Travelling is a good metaphor for Gordon Lightfoot’s career. It’s not about the destination, it’s about the journey. “When it’s done, it’s done, you might as well keep moving,” he says. Apart from illness, he’s never stopped touring or recording. Or, as Hank Snow put it, “I’m Movin’ On”.

#91 – Lightfoot! – United Artists, 1966

Gordon Lightfoot started out in folks music during the revival of the early 1960s. At first, he played the usual covers, but by 1964, new singers were being encouraged to write their own songs. “By that point, I was hearing Ian & Sylvia and Bob Dylan and people like that. Around about the time I wrote “Early Morning Rain.”

Lightfoot added another element, some Hank Snow-inspired country, to give his act a bit more edge for the types of places he was playing: “I had one place where I used to have to work in around the hockey game. It was Steele’s Tavern, Saturday night. I would always let the hockey game go because I knew people wanted to see it.”

At least in 1964 the Leafs were winning, and Toronto was a happening music town: “I had a good place in the pecking order there. I had a bit of a reputation as a songwriter, which was what drew Ian & Sylvia ion to see me at Steel’s Tavern. Which is how the song (‘For Lovin’ Me’) got from Ian & Sylvia to Peter, Paul and Mary. One thing just led to another.”

Lightfoot had those country chops, too: “Marty Robbins took that song ‘Ribbon Of Darkness’ and turned it into a hit. Before we knew it, we had a whole list of cover recordings. Of course, the importance of all that sunk in later. Through that I got a good contract with United Artists, so I had pretty good distribution with that “Lightfoot! Album. When it sold a hundred thousand copies, I was actually quite shocked, I never believed that would be possible.”

Having been influenced and supported by the leading folks and country performers of the day, Lightfoot was now writing hit songs and selling albums just like them: “I did feel that I had gotten into that particular club, yes.”

#98 – The Way I Feel – United Artists 1967

“Go-Go Round” – I’ll tell you who did that one great. Blue Rodeo did a wonderful job on that tribute album. They sang the balls off it, I’ll tell ya, it was great. – Gordon Lightfoot

When the time came to release his second album, Gordon Lightfoot had already had a hit from it, at least in Canada. “Canadian Railroad Trilogy” had captured the nation’s spirit of patriotism in its Centennial year, on TV: “Bob Jarvis called me up from CBC one day and said they were doing a New Year’s Day special. There’s a railroad segment, could you write a song for it? And I said, about how long? As long as you want to make it. I said it should be fairly long. Then he sent me to read a book about Sir William Cornelius Van Horne, who was in charge of the railway. And I took it from there. Three days later I had the song and I was singing it to him at his desk.”

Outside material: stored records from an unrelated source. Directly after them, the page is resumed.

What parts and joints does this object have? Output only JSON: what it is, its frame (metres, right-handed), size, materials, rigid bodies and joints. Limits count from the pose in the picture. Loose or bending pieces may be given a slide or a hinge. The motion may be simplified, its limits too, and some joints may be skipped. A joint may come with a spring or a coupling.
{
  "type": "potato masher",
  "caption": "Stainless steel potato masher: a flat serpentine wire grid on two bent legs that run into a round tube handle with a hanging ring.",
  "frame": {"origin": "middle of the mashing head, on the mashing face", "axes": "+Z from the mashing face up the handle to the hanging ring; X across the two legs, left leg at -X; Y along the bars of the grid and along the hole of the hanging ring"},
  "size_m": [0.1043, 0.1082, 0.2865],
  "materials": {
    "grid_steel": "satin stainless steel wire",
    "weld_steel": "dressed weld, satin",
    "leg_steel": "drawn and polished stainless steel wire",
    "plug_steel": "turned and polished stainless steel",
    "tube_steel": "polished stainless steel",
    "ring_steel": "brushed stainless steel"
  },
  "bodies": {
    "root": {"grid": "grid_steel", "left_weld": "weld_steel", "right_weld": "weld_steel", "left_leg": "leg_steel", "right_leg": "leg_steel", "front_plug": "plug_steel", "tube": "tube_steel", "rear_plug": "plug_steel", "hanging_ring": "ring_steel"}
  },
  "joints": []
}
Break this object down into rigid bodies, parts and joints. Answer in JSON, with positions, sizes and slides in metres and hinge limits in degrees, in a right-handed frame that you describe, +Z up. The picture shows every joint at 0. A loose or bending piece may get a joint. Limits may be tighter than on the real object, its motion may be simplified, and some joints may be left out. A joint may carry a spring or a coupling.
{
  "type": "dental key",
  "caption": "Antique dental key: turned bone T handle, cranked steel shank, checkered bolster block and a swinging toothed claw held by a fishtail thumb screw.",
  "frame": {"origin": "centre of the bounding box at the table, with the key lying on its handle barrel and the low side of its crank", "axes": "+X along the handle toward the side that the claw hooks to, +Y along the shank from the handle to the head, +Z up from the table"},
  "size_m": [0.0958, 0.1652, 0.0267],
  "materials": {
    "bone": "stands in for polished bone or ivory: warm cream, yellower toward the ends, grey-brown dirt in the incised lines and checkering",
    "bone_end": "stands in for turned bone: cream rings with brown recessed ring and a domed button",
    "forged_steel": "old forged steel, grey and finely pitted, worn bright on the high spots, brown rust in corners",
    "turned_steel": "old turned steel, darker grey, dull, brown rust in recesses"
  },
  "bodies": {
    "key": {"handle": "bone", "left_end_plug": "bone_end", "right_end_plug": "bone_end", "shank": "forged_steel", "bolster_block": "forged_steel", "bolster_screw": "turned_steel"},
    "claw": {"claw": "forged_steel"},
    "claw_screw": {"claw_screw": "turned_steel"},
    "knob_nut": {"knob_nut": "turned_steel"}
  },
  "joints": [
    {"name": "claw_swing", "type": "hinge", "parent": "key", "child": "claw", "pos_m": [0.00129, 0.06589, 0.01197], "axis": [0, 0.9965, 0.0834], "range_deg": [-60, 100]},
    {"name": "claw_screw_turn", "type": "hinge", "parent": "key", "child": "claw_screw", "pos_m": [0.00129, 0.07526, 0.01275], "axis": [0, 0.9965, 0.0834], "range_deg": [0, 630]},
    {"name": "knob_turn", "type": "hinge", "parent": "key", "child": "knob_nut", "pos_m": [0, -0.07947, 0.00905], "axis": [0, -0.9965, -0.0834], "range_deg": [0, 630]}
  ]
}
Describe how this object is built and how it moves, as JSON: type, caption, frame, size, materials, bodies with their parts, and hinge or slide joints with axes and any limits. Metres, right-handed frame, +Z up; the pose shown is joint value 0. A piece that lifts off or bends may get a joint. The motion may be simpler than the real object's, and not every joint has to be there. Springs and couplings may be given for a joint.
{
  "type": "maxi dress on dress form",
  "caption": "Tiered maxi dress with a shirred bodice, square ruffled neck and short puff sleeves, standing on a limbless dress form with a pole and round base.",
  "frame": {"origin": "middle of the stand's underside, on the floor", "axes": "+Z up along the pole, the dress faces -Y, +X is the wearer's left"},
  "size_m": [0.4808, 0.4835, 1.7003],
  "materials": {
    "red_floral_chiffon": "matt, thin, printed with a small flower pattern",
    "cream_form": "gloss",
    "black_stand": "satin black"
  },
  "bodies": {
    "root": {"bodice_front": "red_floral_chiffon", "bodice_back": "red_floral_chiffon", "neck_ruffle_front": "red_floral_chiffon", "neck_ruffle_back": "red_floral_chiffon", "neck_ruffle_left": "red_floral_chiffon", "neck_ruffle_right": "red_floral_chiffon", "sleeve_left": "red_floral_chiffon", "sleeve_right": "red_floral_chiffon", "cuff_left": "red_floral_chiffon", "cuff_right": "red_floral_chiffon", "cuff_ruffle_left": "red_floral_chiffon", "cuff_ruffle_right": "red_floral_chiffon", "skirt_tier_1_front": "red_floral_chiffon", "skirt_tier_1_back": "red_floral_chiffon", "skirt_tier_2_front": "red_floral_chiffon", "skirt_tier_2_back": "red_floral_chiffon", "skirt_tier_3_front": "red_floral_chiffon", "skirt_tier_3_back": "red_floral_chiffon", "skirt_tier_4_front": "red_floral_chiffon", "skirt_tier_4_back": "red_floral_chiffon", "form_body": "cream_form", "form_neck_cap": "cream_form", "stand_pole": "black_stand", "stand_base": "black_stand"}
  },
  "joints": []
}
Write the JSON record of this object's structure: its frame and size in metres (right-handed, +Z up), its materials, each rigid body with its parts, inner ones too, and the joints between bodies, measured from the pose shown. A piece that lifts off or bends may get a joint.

One song directly inspired Lightfoot’s Toronto folksinger days was “Go-Go Round”: You know how I got the idea for that song? I got it from Ronnie Hawkins. And I don’t really think I have to say anything more. It was just from that atmosphere of watching Ronnie on the strip, and they would, in turn, come up and see me up in (Yorkville) Village. It was really quite an interesting time. Our families interacted, and it was quite fun there for a number of years.”

There were many triumphs in 1967, including a month-long stay at the Riverboat, the first of the now-traditional yearly sold-out shows at Massey Hall, a week outdoors at Expo ’67, and this landmark album. It was also the year of “Canadian Railroad Trilogy”, the best six minutes and ten seconds of history class Canadian kids have spent ever since.